THE BORE
General => The Superdeep Borehole => Topic started by: Himu on December 17, 2017, 06:46:20 PM
-
If I don't get 180 dollars in like 2 days I am fucked. My car insurance bill is due and if I can't pay it they'll raise my rate and shit, and I'll be fucked.
plz help me i will do anything. This is my situation as described in the depression thread:
I was doing ok. I'm hanging on, but things are hard. My car is in the shop and I can can't afford to get it out. I haven't been able to afford jiu jitsu in two months so now I owe two months back and that's 360 dollars, which I don't have. Month three is coming up soon so that'll be 540 dollars. Jiu jitsu helps me stay sane and non depressive because of the HIIT exercise I get from it. I can barely afford rent and I feel stuck. I've been looking into escorting and getting tips from escorts like on how to screen clients and stuff.
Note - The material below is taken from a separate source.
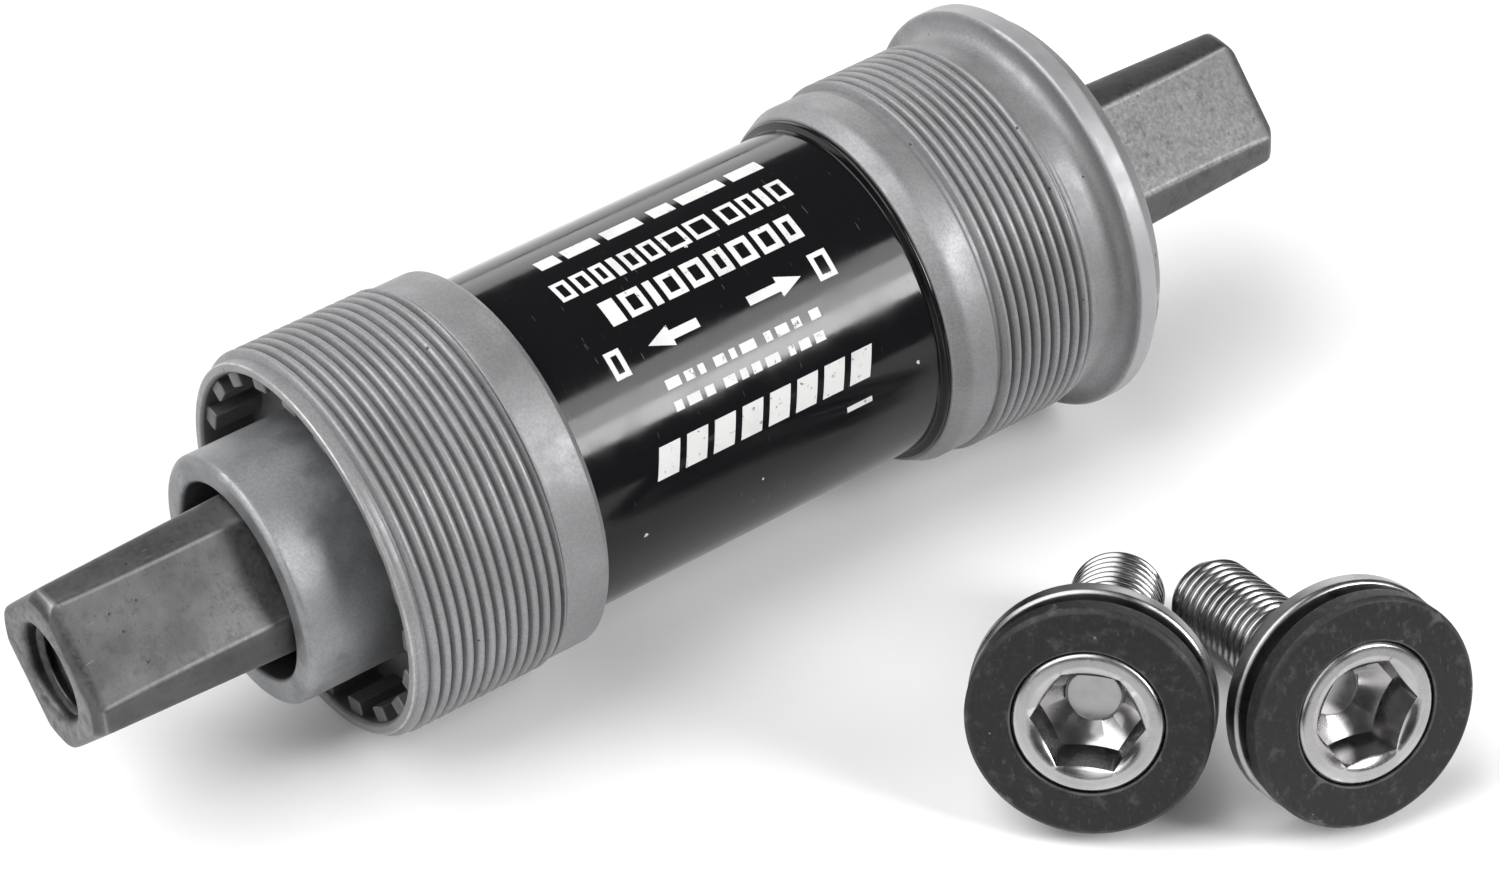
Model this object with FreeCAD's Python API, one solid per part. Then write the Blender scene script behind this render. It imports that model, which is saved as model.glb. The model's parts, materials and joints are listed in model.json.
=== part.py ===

In fact, I will be starting as an escort and take clients as soon as I get my car and some spare change to afford hotels. I spent thanksgiving alone. I'll be spending Christmas alone as well. The Disney-Fox buyout and net neutrality thing also have me on wits end as I see both decisions as profound evil that goes against every moral compass in my body which is funny because I highly considered ending it after seeing Episode 8. Basically, life is shit and there's nothing to look forward to except the day we all die to finally escape.
-
Someone helped me out! I was about to escort to get the money. You don't know how much he saved me. I was literally making ads for clients when he sent the pm. 100-150 for blowjobs! No less than 200 for a fuck!